SHORT PROBLEM —
Single out each line with the word "that" and copy it.

INFORMATION PROVIDED —

= = = =

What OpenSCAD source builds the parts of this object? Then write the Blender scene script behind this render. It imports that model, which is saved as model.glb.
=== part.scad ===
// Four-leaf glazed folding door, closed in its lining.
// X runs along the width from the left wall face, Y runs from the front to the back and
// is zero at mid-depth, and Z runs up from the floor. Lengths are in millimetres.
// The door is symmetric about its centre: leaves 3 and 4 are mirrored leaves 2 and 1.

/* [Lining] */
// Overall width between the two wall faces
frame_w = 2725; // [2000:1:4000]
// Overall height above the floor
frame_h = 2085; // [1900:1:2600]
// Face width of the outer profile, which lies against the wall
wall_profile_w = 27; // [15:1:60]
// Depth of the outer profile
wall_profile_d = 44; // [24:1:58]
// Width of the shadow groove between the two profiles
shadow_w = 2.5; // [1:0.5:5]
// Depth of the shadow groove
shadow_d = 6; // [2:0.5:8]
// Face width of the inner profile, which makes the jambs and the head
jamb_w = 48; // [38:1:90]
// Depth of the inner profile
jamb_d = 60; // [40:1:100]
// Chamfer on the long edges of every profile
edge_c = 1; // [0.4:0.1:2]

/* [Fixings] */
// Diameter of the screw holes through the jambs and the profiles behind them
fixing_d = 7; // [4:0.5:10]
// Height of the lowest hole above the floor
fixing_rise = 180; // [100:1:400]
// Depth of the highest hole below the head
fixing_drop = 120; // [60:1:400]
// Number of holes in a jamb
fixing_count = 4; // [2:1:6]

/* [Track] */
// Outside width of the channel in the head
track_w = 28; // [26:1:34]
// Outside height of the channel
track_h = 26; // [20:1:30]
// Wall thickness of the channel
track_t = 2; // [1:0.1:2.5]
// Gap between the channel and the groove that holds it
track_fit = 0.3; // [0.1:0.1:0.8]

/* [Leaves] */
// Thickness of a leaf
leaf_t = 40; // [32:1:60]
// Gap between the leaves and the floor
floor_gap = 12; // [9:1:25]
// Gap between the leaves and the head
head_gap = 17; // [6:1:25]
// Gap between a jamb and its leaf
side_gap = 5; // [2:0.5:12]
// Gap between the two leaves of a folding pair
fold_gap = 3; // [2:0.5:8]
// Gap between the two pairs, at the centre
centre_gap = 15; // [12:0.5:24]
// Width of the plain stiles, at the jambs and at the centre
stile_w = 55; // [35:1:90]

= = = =

ANSWER IN FULL —
What OpenSCAD source builds the parts of this object? Then write the Blender scene script behind this render. It imports that model, which is saved as model.glb.
// Gap between the channel and the groove that holds it